You have "South Shall Rise Again," at least these days, because folks have disdain towards the Federal apparatus and so the Confederacy makes for an easy monument around which to gather.

Arguably, the reason "the South" is a contentious topic as it stands presently - is a lack of folks being touched by the better angels of our nature. Grant wisely understood that in order to rebuild the nation, one couldn't become punitive towards his erstwhile and future countrymen.

The south had “carpetbaggers” because they were traitors. The federal government sent bureaucrats they could trust to run the government in the south.
Exactly. Just like how I'm committing treason against my house by leaving it every morning.
The house is still there. You're just no longer part of it.
> He [Grant] was no Sherman, but his "governance" of the south led to carpetbaggers and "south shall rise again" BS that remains to this day.

A while back I read a tweet from an anonymous Army officer: "Sherman should've mowed the deep south like a lawn, making multiple passes"

https://twitter.com/pptsapper/status/1313470161974947843

"and "south shall rise again"

Are you sure this can't be explained much more easily as pride?

Wikipedia has an interesting paragraph on the circumstances whereby his autobiography will not enter into the Public Domain as scheduled, but later, due to some "gaming the system".
https://en.wikipedia.org/wiki/Personal_Memoirs_of_U._S._Gran...

searching for gaming, public domain, and copyright all come up empty - do you have more details.

I think that comment was about Twain's autobiography, not Grant's:

https://en.m.wikipedia.org/wiki/Autobiography_of_Mark_Twain#....

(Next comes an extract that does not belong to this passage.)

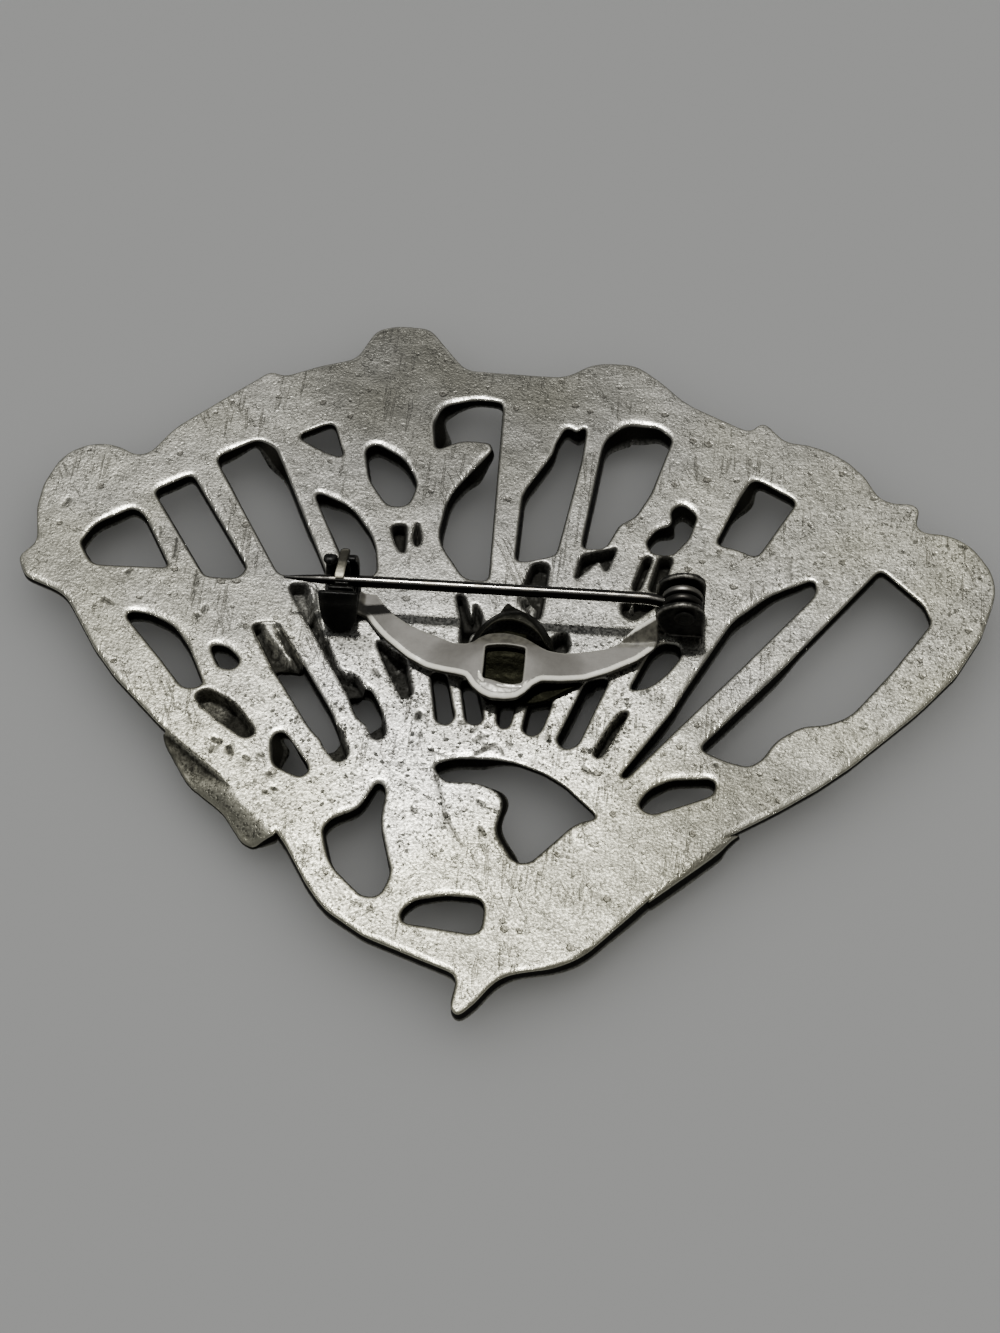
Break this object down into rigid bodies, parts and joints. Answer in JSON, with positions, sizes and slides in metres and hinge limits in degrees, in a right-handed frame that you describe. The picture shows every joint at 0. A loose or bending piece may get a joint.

I remember when it first came out, which was surprisingly recently, in 2010.

They published it in secret in 2001 so that it is not considered "unpublished" and doesn't enter public domain in 2003. Although I don't understand how "publishing in secret" is still considering publishing.

hmm, well Twain was quite committed to the idea of perpetual copyright, so seems fitting somehow.
My favorite anecdote from that book is Grant wanted to teach mathematics at West Point under Albert Church before he went off to the Mexican-American War.